Covid-19 önlemleri kapsamında zamanının büyük bir kısmını evlerinde geçiren gençlerin sosyal hayattan uzak durmalarının ileriki zamanlarda farklı bağımlılık türlerine yol açabileceğine vurgu yapan Öger, bu konuda ailelere düşen görev ve sorumluluklara dikkat çekti.
Öger, “Sosyal mesafe ve izolasyon bireyi eve kapatırken uydu TV, sosyal medya ve internet üzerinden eğitim çalışmalarının olumlu yönlerini göstermekle beraber ilerleyen zamanda olumsuz yüzünü de görebileceğiz.” dedi.
Covid-19 salgınından dolayı çocukların teknolojiyi daha sık kullandığını belirten Öger, şunları söyledi:
“Pandemi döneminde gençlerin ve çocukların internet teknolojisi ile daha yakından ve daha yoğun bir şekilde tanışması, internetin yalnızca eğitim çalışmaları endeksli değil, aynı zamanda ebeveynlerin çocuklarına evde zaman geçirtme, çocukları meşgul etme, susturma aracı olarak da internet ve teknolojiyi kullandıklarını şahit olabiliyoruz.

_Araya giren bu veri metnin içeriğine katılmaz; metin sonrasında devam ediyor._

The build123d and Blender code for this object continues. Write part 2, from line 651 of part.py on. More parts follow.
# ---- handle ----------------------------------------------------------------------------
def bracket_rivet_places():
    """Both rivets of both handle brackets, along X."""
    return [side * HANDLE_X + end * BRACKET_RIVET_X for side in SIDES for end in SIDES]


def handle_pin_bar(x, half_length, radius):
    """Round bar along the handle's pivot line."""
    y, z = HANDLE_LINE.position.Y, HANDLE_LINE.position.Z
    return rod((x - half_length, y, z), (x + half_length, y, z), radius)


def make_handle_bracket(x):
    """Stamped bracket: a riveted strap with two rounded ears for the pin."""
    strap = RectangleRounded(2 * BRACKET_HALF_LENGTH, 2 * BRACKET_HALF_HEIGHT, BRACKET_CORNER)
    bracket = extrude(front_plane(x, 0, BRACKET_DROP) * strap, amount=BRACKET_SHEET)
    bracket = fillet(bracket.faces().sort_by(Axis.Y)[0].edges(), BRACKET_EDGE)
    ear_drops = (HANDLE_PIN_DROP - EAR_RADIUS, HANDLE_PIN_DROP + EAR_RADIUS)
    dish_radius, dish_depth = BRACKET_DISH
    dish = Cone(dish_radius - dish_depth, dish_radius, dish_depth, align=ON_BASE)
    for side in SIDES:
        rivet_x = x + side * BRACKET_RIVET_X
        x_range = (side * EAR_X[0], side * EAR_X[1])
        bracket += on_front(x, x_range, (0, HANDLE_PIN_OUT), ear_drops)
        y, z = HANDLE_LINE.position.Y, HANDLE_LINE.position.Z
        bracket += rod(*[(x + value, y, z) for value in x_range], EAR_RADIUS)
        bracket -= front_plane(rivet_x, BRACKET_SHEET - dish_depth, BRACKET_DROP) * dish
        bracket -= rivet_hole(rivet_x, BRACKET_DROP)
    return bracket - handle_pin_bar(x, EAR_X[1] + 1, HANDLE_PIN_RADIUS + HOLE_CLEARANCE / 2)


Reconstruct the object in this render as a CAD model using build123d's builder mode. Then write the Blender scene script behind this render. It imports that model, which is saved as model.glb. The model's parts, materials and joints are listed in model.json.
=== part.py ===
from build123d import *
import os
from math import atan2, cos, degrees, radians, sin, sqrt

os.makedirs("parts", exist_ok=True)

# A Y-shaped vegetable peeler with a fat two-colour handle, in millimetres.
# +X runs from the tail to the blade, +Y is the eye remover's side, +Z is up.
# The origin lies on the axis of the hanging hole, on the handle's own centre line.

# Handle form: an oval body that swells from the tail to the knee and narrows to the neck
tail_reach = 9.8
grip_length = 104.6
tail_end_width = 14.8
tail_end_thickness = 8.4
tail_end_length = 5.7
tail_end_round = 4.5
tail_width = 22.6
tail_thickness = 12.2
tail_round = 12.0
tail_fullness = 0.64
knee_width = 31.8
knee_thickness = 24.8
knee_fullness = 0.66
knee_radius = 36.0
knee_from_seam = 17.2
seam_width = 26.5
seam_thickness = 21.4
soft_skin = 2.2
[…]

Çok fazla evde kapalı kalan çocuklarda fiziksel ve ruhsal hastalıklar oluşabileceği gibi aynı zamanda teknolojiyi sosyal medya kullanımına aşırı meyletme, sosyal medya veya internet üzerinden birçok kişi ile oynanan sanal oyunlara bağımlılık gibi teknoloji orjinli bağımlılıklar aileleri ve bizleri ilerideki zamanlarda daha fazla üzebilir. Bu açıdan ebeveynlerin çocuklarına ve gençlere yönelik internet kullanımının süresini sınırlandırmasını öneriyoruz.”
“Ailelere rehberlik edilmeli”
Özellikle gençler başta olmak üzere dünya nüfusunun yüzde 5’inin madde kullandığını aktaran Öger, “Özellikle pandemi salgınında vefa gruplarının 65 yaş üstü veya kronik rahatsızlığı olan vatandaşlarımıza yardım yetiştirmesi ile beraber birçok ilde valilik ve belediyelerde oluşturulan psiko-sosyal destek hatları madde, alkol ve tütün kullanımı noktasında danışmanlık yapmalıdır. Ayrıca medya ve internet kullanımı konusunda da ailelere rehberlik etmelidir.” ifadelerini kullandı.
Bu dönemde maddeden kurtulmak isteyen gençlerin hızlı bir şekilde tedaviye yönlendirilmesi gerektiğini belirten Öger, “Vefa grupları içerisinde bağımlılıkla mücadele çalışması yapan psiko-sosyal destek veren başta Yeşilay YEDAM olmak üzere diğer sivil toplum kuruluşları elemanlarının da sahada olmasının önü açılmalı, bağımlılıklarla mücadele çalışmalarına hız verilmelidir. Kurulacak olan Pandemi Hastaneleri’nin salgın sonrasında bağımlı bireylerin tedavi ve rehabilitasyonu yapılabilecek şekilde yasal mevzuat hazırlanmalı, hastaneler buna göre inşa edilmelidir.” dedi.
“Evlerde çocuklar daha fazla kültürel, sportif ve sanatsal çalışmalara yönlendirilmeli”
Öger, konuşmasını şöyle sürdürdü: “Medyaya yansıyan yüzü ile değil hayata yansıyan yüzüyle çocuklar evlerde daha fazla kültürel, sanatsal, sportif çalışmalar yapabilecek alternatiflere yönlendirilmelidir. Ayrıca Ramazan Ayının gelmesiyle beraber hem İslam coğrafyasına ve hem de ülkemize sirayet edecek olan manevi iklimin feyiz ve bereketinden faydalanabilmek için sadece ekonomik çalışmalar değil aynı zamanda psiko-sosyal çalışmalara da ağırlık verilmelidir.”